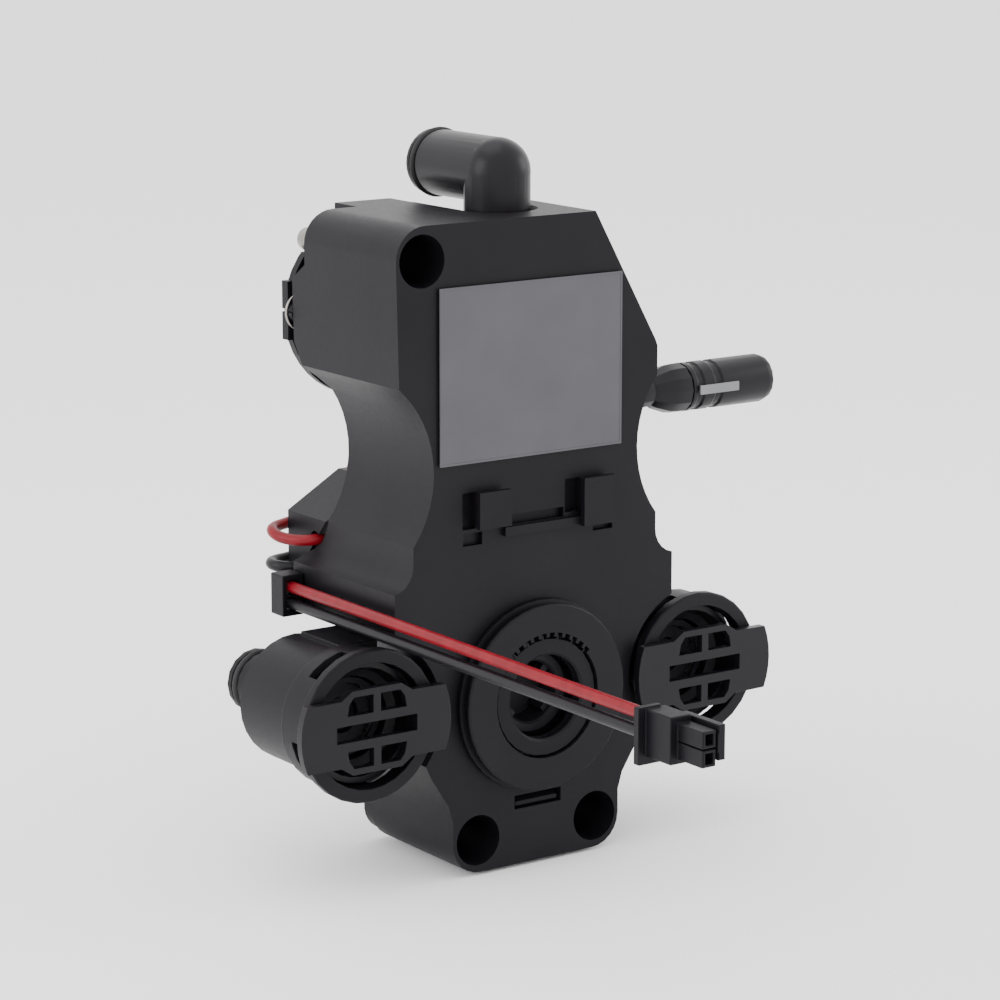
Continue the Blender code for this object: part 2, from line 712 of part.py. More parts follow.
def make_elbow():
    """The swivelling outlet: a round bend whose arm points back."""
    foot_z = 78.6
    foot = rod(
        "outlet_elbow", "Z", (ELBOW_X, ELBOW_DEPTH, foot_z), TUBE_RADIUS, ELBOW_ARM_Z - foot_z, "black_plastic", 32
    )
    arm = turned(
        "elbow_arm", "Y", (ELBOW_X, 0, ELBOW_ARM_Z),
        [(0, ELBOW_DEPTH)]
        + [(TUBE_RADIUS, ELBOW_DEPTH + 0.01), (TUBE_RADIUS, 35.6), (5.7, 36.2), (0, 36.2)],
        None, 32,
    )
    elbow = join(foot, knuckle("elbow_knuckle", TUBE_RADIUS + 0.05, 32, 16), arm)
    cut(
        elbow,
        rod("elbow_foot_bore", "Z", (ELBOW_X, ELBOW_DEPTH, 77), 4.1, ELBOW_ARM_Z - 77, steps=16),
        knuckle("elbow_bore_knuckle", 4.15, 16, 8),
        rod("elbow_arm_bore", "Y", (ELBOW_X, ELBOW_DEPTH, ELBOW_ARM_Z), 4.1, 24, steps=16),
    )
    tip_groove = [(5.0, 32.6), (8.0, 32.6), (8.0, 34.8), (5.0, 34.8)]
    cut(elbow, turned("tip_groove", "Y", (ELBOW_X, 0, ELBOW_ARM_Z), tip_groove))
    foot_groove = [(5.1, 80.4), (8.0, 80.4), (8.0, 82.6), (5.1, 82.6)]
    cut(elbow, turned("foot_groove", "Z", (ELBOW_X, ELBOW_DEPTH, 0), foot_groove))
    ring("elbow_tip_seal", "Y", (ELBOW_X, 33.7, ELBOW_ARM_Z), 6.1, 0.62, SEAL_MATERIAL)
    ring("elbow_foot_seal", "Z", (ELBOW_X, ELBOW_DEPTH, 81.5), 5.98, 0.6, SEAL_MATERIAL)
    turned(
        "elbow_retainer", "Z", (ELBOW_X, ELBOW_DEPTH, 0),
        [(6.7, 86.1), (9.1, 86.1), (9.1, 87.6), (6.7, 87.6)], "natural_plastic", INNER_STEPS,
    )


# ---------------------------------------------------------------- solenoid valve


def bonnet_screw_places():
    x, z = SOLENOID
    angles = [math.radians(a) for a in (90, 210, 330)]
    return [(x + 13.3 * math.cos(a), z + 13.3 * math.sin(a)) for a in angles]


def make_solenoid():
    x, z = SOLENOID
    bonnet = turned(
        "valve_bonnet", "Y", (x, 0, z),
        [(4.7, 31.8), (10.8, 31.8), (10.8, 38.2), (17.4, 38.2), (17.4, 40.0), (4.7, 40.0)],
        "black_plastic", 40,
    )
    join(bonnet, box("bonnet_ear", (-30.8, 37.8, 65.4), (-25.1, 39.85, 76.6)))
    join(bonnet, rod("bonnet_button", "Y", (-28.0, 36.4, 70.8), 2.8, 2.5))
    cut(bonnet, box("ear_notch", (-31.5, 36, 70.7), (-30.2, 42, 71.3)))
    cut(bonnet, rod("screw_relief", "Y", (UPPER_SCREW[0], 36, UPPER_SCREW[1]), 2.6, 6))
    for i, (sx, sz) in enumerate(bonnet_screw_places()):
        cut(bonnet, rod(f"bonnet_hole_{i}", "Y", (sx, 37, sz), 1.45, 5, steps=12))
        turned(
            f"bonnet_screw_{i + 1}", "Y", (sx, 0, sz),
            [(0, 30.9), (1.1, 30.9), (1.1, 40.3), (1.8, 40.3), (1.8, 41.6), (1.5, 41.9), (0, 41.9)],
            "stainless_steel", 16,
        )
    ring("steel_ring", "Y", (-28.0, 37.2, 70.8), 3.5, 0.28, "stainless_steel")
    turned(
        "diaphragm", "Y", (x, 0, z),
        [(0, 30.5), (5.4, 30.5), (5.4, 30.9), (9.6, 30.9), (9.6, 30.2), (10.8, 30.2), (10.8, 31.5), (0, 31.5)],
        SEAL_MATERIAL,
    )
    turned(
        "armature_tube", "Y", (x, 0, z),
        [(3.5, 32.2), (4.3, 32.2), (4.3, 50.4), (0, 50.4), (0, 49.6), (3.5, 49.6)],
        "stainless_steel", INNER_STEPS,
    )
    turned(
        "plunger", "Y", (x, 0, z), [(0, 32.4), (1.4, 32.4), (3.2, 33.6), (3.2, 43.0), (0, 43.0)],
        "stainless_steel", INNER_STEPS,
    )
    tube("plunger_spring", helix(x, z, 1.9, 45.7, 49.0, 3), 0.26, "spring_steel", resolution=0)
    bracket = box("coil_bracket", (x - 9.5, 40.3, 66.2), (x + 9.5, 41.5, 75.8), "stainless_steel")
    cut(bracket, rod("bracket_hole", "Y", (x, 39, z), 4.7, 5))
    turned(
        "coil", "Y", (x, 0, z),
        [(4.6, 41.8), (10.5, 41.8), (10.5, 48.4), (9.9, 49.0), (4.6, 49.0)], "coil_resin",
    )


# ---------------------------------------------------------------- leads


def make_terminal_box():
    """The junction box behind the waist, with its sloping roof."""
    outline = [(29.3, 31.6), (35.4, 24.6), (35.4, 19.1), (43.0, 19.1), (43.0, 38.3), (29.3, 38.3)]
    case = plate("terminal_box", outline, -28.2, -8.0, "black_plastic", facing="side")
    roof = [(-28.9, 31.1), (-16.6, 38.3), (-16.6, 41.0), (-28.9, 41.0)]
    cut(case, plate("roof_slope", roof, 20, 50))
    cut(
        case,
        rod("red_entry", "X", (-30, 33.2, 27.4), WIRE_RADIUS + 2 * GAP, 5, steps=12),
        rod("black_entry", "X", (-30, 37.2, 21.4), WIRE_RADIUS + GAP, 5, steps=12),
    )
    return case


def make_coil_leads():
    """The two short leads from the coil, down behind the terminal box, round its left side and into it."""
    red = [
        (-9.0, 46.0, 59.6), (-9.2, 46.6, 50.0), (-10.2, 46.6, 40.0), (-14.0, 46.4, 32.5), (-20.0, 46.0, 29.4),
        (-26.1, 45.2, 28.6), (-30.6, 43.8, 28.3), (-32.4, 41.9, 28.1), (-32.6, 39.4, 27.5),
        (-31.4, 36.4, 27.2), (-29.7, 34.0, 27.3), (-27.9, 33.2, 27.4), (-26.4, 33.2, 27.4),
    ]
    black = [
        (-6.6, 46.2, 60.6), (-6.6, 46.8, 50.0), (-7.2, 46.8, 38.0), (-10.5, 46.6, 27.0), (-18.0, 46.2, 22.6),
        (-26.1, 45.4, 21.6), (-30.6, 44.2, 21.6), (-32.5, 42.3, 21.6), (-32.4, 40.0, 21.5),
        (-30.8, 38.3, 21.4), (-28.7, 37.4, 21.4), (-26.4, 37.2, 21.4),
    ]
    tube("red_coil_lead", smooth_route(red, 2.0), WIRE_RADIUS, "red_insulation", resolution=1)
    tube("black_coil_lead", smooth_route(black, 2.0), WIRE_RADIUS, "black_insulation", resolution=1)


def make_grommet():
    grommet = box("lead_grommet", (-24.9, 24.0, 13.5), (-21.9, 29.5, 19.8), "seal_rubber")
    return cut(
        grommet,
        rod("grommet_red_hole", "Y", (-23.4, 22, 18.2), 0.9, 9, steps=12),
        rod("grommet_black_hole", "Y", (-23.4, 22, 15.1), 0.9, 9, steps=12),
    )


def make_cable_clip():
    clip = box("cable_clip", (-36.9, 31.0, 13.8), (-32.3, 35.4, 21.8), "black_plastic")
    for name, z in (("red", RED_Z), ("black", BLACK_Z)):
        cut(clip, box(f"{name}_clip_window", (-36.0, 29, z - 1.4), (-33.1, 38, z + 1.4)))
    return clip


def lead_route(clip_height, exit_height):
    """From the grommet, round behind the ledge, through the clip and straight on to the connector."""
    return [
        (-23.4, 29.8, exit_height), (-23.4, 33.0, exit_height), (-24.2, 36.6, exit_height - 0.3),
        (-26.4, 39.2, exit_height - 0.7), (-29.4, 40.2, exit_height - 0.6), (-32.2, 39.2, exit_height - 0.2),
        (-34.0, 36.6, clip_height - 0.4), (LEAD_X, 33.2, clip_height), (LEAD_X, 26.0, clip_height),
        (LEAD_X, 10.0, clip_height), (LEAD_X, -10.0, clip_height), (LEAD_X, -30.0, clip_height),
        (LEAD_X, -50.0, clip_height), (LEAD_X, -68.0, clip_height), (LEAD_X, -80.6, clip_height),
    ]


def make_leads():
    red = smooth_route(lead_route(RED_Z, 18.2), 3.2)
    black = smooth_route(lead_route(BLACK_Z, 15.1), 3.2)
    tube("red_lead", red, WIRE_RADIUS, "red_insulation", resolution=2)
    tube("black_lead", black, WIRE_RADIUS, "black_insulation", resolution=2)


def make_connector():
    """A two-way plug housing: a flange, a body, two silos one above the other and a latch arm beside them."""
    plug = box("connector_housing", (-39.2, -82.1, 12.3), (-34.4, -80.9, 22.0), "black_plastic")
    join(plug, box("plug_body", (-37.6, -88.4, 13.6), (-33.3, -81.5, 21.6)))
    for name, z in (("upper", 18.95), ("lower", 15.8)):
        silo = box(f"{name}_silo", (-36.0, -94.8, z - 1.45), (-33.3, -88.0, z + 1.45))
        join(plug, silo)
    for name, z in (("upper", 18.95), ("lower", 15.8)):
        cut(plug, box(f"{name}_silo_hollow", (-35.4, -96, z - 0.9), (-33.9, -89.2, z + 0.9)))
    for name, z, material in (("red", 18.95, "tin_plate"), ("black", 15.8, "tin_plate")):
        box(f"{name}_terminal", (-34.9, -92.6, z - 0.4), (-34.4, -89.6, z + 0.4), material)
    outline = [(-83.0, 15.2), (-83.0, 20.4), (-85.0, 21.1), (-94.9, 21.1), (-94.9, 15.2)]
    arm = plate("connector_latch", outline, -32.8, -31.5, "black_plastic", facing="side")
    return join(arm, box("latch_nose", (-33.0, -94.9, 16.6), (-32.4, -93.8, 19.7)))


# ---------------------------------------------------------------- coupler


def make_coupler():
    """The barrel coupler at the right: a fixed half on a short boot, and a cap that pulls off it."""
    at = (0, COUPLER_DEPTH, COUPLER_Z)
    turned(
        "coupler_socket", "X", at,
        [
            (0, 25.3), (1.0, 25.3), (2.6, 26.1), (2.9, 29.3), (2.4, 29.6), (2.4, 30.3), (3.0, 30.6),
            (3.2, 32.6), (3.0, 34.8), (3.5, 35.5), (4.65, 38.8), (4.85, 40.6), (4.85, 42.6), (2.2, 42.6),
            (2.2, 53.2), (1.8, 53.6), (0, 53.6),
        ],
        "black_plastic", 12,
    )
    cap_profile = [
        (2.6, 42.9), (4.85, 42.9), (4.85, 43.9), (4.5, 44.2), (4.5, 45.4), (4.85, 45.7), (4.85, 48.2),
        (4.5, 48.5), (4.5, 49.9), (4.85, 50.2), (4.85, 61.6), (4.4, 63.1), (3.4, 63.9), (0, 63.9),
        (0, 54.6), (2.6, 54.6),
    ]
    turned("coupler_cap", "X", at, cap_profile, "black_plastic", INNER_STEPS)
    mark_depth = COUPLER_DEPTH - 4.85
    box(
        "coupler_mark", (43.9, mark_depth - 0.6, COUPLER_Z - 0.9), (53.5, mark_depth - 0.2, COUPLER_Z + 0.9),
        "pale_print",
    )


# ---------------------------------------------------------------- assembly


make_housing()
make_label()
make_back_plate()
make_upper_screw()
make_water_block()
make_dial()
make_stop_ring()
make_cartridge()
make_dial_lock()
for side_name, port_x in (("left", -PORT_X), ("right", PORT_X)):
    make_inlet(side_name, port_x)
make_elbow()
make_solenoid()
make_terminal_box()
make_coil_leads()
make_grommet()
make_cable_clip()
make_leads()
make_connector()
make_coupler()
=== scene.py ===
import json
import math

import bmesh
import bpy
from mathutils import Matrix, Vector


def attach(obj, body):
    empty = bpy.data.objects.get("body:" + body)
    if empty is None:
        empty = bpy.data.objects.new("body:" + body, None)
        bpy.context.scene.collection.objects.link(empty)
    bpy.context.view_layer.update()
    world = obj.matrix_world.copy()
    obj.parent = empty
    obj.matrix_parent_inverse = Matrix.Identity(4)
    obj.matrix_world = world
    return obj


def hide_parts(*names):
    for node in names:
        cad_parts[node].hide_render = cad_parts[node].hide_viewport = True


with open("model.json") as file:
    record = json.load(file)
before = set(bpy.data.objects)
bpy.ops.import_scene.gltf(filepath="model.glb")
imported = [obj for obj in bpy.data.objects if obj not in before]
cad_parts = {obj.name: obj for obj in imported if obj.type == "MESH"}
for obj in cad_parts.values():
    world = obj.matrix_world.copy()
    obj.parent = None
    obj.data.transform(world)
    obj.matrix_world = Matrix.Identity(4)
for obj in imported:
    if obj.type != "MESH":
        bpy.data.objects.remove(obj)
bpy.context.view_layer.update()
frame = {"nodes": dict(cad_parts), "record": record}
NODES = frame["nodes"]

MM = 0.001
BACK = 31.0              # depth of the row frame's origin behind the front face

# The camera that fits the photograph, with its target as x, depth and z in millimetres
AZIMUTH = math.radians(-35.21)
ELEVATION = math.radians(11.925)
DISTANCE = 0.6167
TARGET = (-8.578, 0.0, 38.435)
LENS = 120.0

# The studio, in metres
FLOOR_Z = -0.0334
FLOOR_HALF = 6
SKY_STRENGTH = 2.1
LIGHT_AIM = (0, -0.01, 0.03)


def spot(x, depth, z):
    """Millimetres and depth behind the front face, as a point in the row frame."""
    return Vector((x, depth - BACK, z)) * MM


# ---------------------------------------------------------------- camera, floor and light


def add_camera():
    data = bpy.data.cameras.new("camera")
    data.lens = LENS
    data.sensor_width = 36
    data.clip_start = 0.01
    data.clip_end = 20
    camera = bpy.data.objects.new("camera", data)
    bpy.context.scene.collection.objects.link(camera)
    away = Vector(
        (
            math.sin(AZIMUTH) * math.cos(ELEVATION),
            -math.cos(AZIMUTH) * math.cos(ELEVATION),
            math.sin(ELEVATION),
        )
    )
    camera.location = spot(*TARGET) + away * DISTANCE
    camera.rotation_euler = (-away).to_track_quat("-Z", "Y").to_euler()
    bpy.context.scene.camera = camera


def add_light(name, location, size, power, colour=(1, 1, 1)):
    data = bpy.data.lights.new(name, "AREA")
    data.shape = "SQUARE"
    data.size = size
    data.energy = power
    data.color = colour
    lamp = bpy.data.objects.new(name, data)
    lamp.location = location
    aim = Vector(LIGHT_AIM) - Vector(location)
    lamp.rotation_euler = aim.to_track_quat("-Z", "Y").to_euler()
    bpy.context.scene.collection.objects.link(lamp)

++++

What is expected:
Set down, without any change, only the lines from the line that holds "make_housing()" through the line that holds "imported = [obj", both lines included.

Exercise answer:
make_housing()
make_label()
make_back_plate()
make_upper_screw()
make_water_block()
make_dial()
make_stop_ring()
make_cartridge()
make_dial_lock()
for side_name, port_x in (("left", -PORT_X), ("right", PORT_X)):
    make_inlet(side_name, port_x)
make_elbow()
make_solenoid()
make_terminal_box()
make_coil_leads()
make_grommet()
make_cable_clip()
make_leads()
make_connector()
make_coupler()
=== scene.py ===
import json
import math

import bmesh
import bpy
from mathutils import Matrix, Vector


def attach(obj, body):
    empty = bpy.data.objects.get("body:" + body)
    if empty is None:
        empty = bpy.data.objects.new("body:" + body, None)
        bpy.context.scene.collection.objects.link(empty)
    bpy.context.view_layer.update()
    world = obj.matrix_world.copy()
    obj.parent = empty
    obj.matrix_parent_inverse = Matrix.Identity(4)
    obj.matrix_world = world
    return obj


def hide_parts(*names):
    for node in names:
        cad_parts[node].hide_render = cad_parts[node].hide_viewport = True


with open("model.json") as file:
    record = json.load(file)
before = set(bpy.data.objects)
bpy.ops.import_scene.gltf(filepath="model.glb")
imported = [obj for obj in bpy.data.objects if obj not in before]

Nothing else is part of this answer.